Outdoor and sports facilities include five gymnasia, a playing field and running track, three playgrounds, an outdoor theatre arena, and an outdoor ecology learning centre. The campus also includes the Panther Sports Dome, which contains a cycling and running trail, workout station, table tennis, and an arboretum.

==Academics==
VIS offers all three programs of the International Baccalaureate (IB) - International Baccalaureate Primary Years Programme (IBPYP), International Baccalaureate Middle Years Programme (IBMYP) and the IB Diploma Programme (IBDP). The school has offered the IB Diploma programme since 1984.

===Accreditation===
The school is an IB World School. It is also accredited by the Council of International Schools (CIS), Eco Schools and Umweltzeichen.

===Graduation requirements and courses===

For the IB Diploma, students must select one each from the following groups. The following subjects were offered at VIS:

====Group 1: Language 1====

- English A Literature HL & SL
- English A Language and Literature HL & SL
- German A Literature HL & SL
- German A Language and Literature HL & SL
It is also possible to study a privately taught mother tongue as Group 1 language at HL or SL

====Group 2: Language 2====

- English B HL & SL
- German B HL & SL
- German ab initio SL
- French B HL & SL
- Spanish B HL & SL

====Group 3: Individuals and Society====
Source:
- Economics HL & SL
- Geography HL & SL
- History HL & SL
- Psychology HL & SL
- Environmental Systems and Societies SL

====Group 4: Experimental Sciences====

- Biology HL & SL
- Chemistry HL & SL
- Physics HL & SL
- Design Technology HL & SL
- Computer Science HL & SL
- Environmental Systems and Societies HL & SL (transdisciplinary course)

====Group 5: Mathematics====

- Mathematics AA HL & SL
- Mathematical AI HL & SL

====Group 6: The Arts====

- Music HL & SL
- Theatre HL & SL
- Visual Arts HL & SL
- Film HL & SL

Rather than taking an arts course, students may opt to take another subject from Groups 1 to 5 as their 6th subject

==Athletics==

===Sports===
VIS offers the following teams during the year, in addition to other sports:
- Season 1: Soccer, High School Volleyball, Cross Country Running, Rugby
- Season 2: Basketball, Alpine Skiing
- Season 3: Golf, Track & Field, Middle School Volleyball, Rugby

===Conferences===
VIS participates in the following athletics conferences:
- Danube Valley Athletics Conference (DVAC)
- Sports Council of International Schools (SCIS)
- Central and Eastern European Schools Association (CEESA)
- International Schools Athletic Association (ISAA)

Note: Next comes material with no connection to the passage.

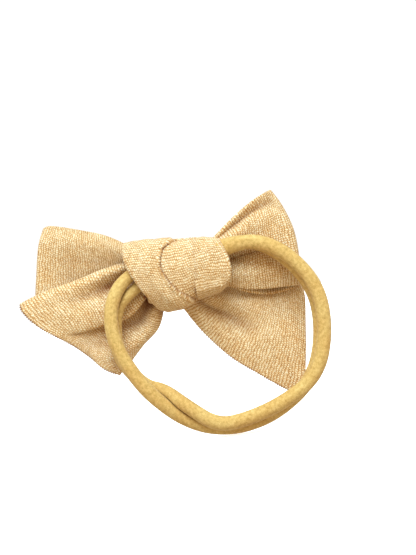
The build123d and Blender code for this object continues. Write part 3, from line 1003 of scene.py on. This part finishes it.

In addition to this, VIS traditionally organizes the annual Hauser Kaibling Race in Haus Im Ennstal between international schools in Austria, Germany and Switzerland.

==Charity==
Community service forms part of both the International Baccalaureate Middle Years Programme (MYP) and Diploma Programme (DP) at Vienna International School, and requires students to take an active part in the communities in which they live. The school states that the programme emphasises developing community awareness and acquiring the skills needed to make an effective contribution to society.
===Maher===
Vienna International School identifies Maher as its main charity and states that it has supported the organisation since 2005.
===Project Centipede===
The school states that each year primary school students collect food, clothing, shoes, toys, school supplies, and toiletries for donation to Project Centipede, which distributes the gifts to children and caregivers in Romania, India, Hungary, Ukraine, and Austria before the December holidays.
===2004 Tsunami disaster response===
According to the school, following the 2004 Indian Ocean earthquake and tsunami, the VIS community helped to rebuild a school in Indonesia that had been severely affected by the disaster.
===Fairtrade===
The school also has a Fairtrade group that promotes the purchase of products intended to provide better returns and living conditions for farmers in less economically developed countries.

==Notable alumni==
- Tobias Ellwood, British politician
- Salam Pax, Iraqi blogger

==Scouting==
Vienna International School is the home of Vienna International Scout Group 88 (Wien 88-Internationale Pfadfindergruppe). The Scout group is affiliated to Boy Scouts and Girl Guides of Austria.

They also offer The Duke of Edinburgh program.